After all we’ve heard about the ridiculous pressures of school on our homework-burdened, backpack-lugging kids, it turns out that school is… easy! According to a new study out today from the Center for American Progress, which picked over three years of data collected by the Department of Education’s National Assessment of Educational Progress, 37 percent of fourth-graders say their math work is “often” or “always” too easy, 57 percent of eighth-graders says the same about their history work, and 39 percent of seniors say they rarely have to write papers on what they read about in class.
You might think that the nation’s teenagers are drowning in schoolwork. Images of sullen students buried in textbooks often grace the covers of popular parenting magazines, while well-heeled suburban teenagers often complain they have to work the hours of a corporate lawyer in order to finish their school projects and homework assignments. But when we recently examined a federal survey of students in elementary and high schools around the country, we found the opposite: Many students are not being challenged in school.

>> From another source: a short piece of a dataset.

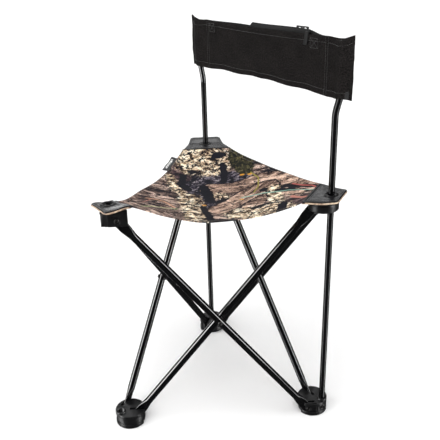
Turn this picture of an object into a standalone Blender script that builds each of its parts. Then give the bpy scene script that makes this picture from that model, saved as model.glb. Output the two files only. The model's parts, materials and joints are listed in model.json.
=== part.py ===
"""A folding three leg stool: six scissor tubes, three top hubs, three feet, a sling seat and a back band.

The stool stands open on Z = 0 and the sitter faces -Y. Metres, +Z up. Each corner has its own frame, with X
pointing away from the middle of the stool, and each tube is modelled once along Z and turned into its place.
"""

import math

import bmesh
import bpy
from mathutils import Matrix, Vector

# Driving sizes of the frame
TUBE_SPAN = 0.5762  # pin to pin along a scissor tube
OPEN_ANGLE = math.radians(38.64)  # a tube's lean from upright when the stool is open
PIN_INSET = 0.033  # from a corner line to a pin, along a side
FOOT_PIN_Z = 0.0145
TUBE_R = 0.0075
POST_R = 0.006
LAYER = 0.0085  # from a side's middle plane to the centre of each of its two tubes
FLAT_HALF_THICK = 0.0024
FLAT_HALF_WIDTH = 0.0105
FLAT_REACH = 0.024  # the flattened stretch, measured from the pin
TAPER_REACH = 0.046
PIN_R = 0.0025
HOLE_R = 0.0028
SLOT_HALF = 0.0028
TOUCH_GAP = 0.0003

SIDE_WIDTH = TUBE_SPAN * math.sin(OPEN_ANGLE)
RISE = TUBE_SPAN * math.cos(OPEN_ANGLE)
CORNER_R = (SIDE_WIDTH + 2 * PIN_INSET) / math.sqrt(3)
HUB_PIN_Z = FOOT_PIN_Z + RISE

# Corner hardware, in the corner's frame
POST_X = -0.0031
FRONT_SET_IN = 0.0165  # the front hub and patch sit this much nearer the middle than the rear ones
BORE_R = POST_R + 0.0004
HUB_LOW = -0.0105
HUB_HIGH = 0.020
HUB_DISC_LOW = -0.005
REAR_DISC_X = -0.0177
REAR_DISC_R = 0.029
FRONT_DISC_R = 0.0256
HUB_BACK_X = -0.041  # cut flat, clear of the seat where it starts to sag
STUD_HOLE_FLOOR = 0.0128  # the front hub takes no post, only a shallow hole
FACET = 0.0145  # from a side's middle plane to the flat face round its outer pin
FACET_NEAR = 0.0165  # the flat's two ends, along the side from the corner line
FACET_FAR = 0.0525
RIB_STEP = 0.0062
RIB_DEPTH = 0.0015
PUCK_X = -0.0245
PUCK_R = 0.030
PUCK_LOW = -FOOT_PIN_Z
PUCK_HIGH = 0.0155
BOSS_R = 0.010
BOSS_HIGH = 0.0185
SOCKET_FLOOR = -0.008
RECESS_FLOOR = -0.009
SLOT_END = 0.0116  # from the pin to the closed end of a slot
SLOT_BACK = 0.013  # a slot's length behind its pin and in front of it
SLOT_FRONT = 0.070
PIN_TIP = -0.0078
HEAD_R = 0.0046
WASHER_R = 0.0055
RIVET_TAIL = 0.0016
SCREW_SEAT = 0.0105  # from a post's axis to the seat of its screw's head
HEAD_THICK = 0.0018
POCKET_R = 0.0056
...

Almost a third of eight-graders say they read less than five pages a day, and are only required to write long answers on reading tests twice a year or less. Agh.

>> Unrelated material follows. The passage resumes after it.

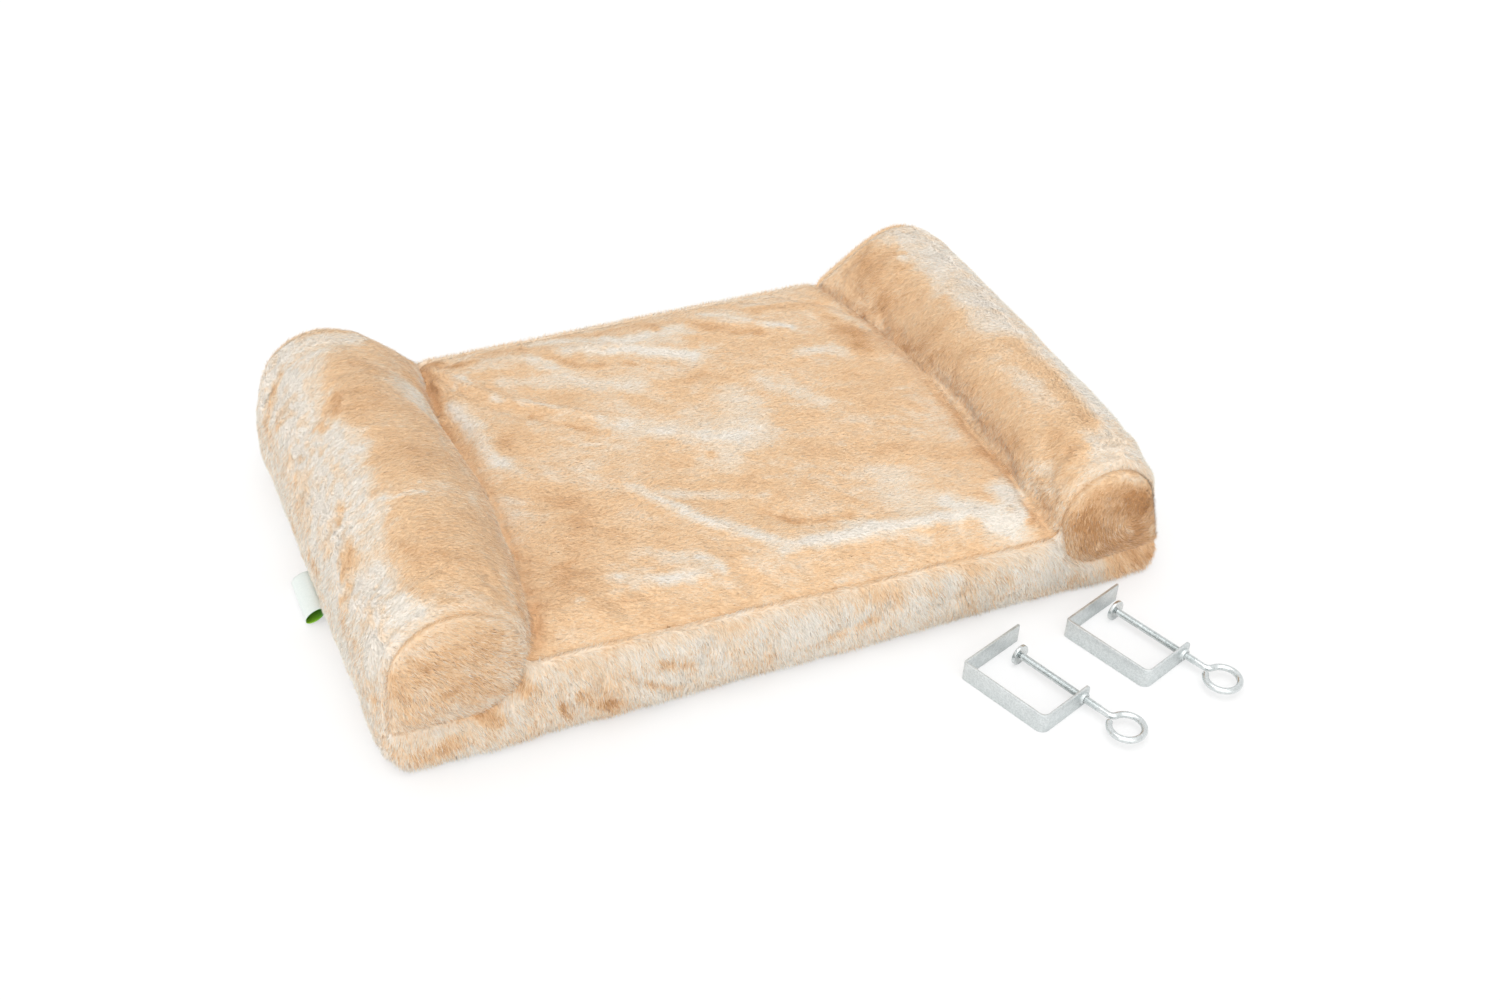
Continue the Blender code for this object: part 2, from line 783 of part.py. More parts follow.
def eye_path():
    """The wire's middle line from the thread to the eye's open end, as (x, y, radius)."""
    centre_x = eye_distance
    bend_x = centre_x - math.sqrt(eye_radius ** 2 + 2 * eye_radius * eye_bend)
    turn = math.atan2(centre_x - bend_x, eye_bend)
    path = []
    for step in range(bend_steps + 1):
        angle = turn * step / bend_steps
        path.append((bend_x + eye_bend * math.sin(angle), eye_bend - eye_bend * math.cos(angle), wire_radius))
    start = math.atan2(eye_bend, bend_x - centre_x)
    end = -math.pi + eye_opening
    for step in range(1, eye_steps + 1):
        angle = start + (end - start) * step / eye_steps
        path.append((centre_x + eye_radius * math.cos(angle), eye_radius * math.sin(angle), wire_radius))
    return path


def swept_rod(shape, path, sides):
    """Rings round a path in the XY plane, closed at both ends. Each point is (x, y, radius)."""
    rings = []
    for index, (x, y, radius) in enumerate(path):
        before = next((p for p in reversed(path[:index]) if p[:2] != (x, y)), (x, y, 0))
        after = next((p for p in path[index + 1:] if p[:2] != (x, y)), (x, y, 0))
        along = Vector((after[0] - before[0], after[1] - before[1], 0)).normalized()
        across = Vector((-along.y, along.x, 0))
        up = Vector((0, 0, 1))
        centre = Vector((x, y, 0))
        angles = [2 * math.pi * side / sides for side in range(sides)]
        rings.append([shape.verts.new(centre + radius * (across * math.cos(a) + up * math.sin(a)))
                      for a in angles])
    for ring, after in zip(rings, rings[1:]):
        for index in range(sides):
            beside = (index + 1) % sides
            shape.faces.new((ring[index], ring[beside], after[beside], after[index]))
    shape.faces.new(rings[0])
    shape.faces.new(rings[-1])


def make_screw(name, place):
    """Eye screw: rivet head, neck through the disc, threaded rod and eye."""
    rivet_end = disc_recess_depth - piece_gap
    rivet_start = rivet_end - rivet_height
    shoulder = disc_thickness + piece_gap
    path = [(rivet_start, 0, rivet_radius), (rivet_end, 0, rivet_radius), (rivet_end, 0, neck_radius),
            (shoulder, 0, neck_radius), (shoulder, 0, thread_radius), (thread_length, 0, thread_radius),
            (thread_length + thread_radius, 0, wire_radius)]
    shape = bmesh.new()
    swept_rod(shape, path + eye_path(), rod_sides)
    screw = object_from(f"{name}_screw", shape, zinc, math.radians(40))
    screw.matrix_world = place
    return screw


def make_clamp(name, corner_x, front_distance, opening):
    """One clamp lying on its strip's edge. Its disc and screw have their origins on the screw's axis."""
    corner = Matrix.Translation((corner_x, -half_width - front_distance, 0))
    place = corner @ Matrix.Rotation(clamp_turn, 4, "Z")
    make_frame(name, place)
    on_axis = place @ Matrix.Translation((strip_thickness + opening, screw_offset, strip_width / 2))
    make_disc(name, on_axis)
    make_screw(name, on_axis)
    back = spine - strip_thickness - (strip_thickness + opening + disc_thickness)
    neck = strip_thickness + opening + thread_length - spine - collar_length
    face = on_axis.translation
    print(f"{name}: disc face at {face.x:.5f} {face.y:.5f} {face.z:.5f}, gap to the far jaw {opening:.4f}, "
          f"to the near jaw {back:.4f}, thread left outside {neck:.4f}")


clear_scene()
make_seat_cover()
for side in (-1, 1):
    make_roll_cover(side)
    make_roll_foam(side)
    for end in (-1, 1):
        make_cap(side, end)
for end in (-1, 1):
    make_band(end)
make_bottom_panel()
make_board()
make_seat_foam()
make_zip()
make_slider()
make_pull()
make_label()
for place in clamp_places:
    make_clamp(*place)
print(f"zip slider at {slider_start:.4f}, pull axis y {pull_axis_y:.5f}, height {zip_height:.4f}")
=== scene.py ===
# %% [markdown]
# # A window bed for a cat
#
# The real bed is a slab of foam with a round bolster at each end. It lies on a board, and a cover of cream
# and tan plush is pulled over everything. Two steel screw clamps, which hold the board to a window sill,
# lie in front of it. The CAD frame already has every piece at its true size and place. Here each piece gets
# the shape of soft cloth or of worked metal, and a finish, and all of it stays on the frame.

# %% Load the frame
import json
import itertools
import math

import bmesh
import bpy
import numpy as np
from mathutils import Matrix, Vector
from mathutils.bvhtree import BVHTree

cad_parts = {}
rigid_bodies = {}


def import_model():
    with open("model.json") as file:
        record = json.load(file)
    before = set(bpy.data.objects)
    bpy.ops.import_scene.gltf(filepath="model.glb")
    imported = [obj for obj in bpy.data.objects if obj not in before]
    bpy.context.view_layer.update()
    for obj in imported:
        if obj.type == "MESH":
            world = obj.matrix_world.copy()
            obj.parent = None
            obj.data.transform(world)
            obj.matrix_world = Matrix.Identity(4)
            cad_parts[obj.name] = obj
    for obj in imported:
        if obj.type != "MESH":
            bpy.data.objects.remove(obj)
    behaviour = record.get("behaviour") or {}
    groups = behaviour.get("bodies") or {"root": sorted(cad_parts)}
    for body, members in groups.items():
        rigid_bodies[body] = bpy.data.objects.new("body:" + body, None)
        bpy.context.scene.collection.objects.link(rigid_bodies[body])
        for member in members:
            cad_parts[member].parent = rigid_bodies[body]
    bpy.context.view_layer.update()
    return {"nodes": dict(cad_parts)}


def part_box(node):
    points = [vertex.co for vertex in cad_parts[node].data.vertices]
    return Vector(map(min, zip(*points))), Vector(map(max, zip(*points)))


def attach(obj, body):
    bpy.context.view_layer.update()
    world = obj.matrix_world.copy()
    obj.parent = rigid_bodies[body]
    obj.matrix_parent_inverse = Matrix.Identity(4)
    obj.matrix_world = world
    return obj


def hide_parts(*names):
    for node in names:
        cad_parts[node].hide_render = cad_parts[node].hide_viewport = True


for item in list(bpy.data.objects):
    bpy.data.objects.remove(item)
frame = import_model()
nodes = frame["nodes"]

# %% [markdown]
# ## The studio
#
# The bed was photographed on white, from above its front left corner, with a long lens. A lens is a number of
# millimetres for a 36 mm wide picture, and the camera's turn is built from three angles: round the vertical,
# down from the horizon, and a slight roll. The camera comes first, because each later step is judged through it.

# %% Camera
picture_width = 36
lens = 45.497
camera_place = Vector((-0.4218, -0.9575, 0.8530))
camera_turn = math.radians(25.649)
camera_dip = math.radians(38.853)
camera_roll = math.radians(3.106)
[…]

The study found some fairly predictable racial and socio-economic gaps, and while many kids said that school is easy, plenty of others expressed that they have a tough time understanding what their teachers are saying, which implies that for those students, school isn’t such a breeze. Still, the takeaway should alter our caricature of stressed-out, over-tested, under-pressure kids—or at least alter the way we think about that stress. As an alum of a terrible public school, where the only book I was required to read in FOUR YEARS of high school was The Good Earth and none of us had ever even heard of “AP” classes, I can only hope my kids will think school is very, very hard. The upper middle class fourth-graders whose backpacks are so heavy with assigned reading material that they get grooves in their shoulders from carrying them? Those kids are the lucky ones.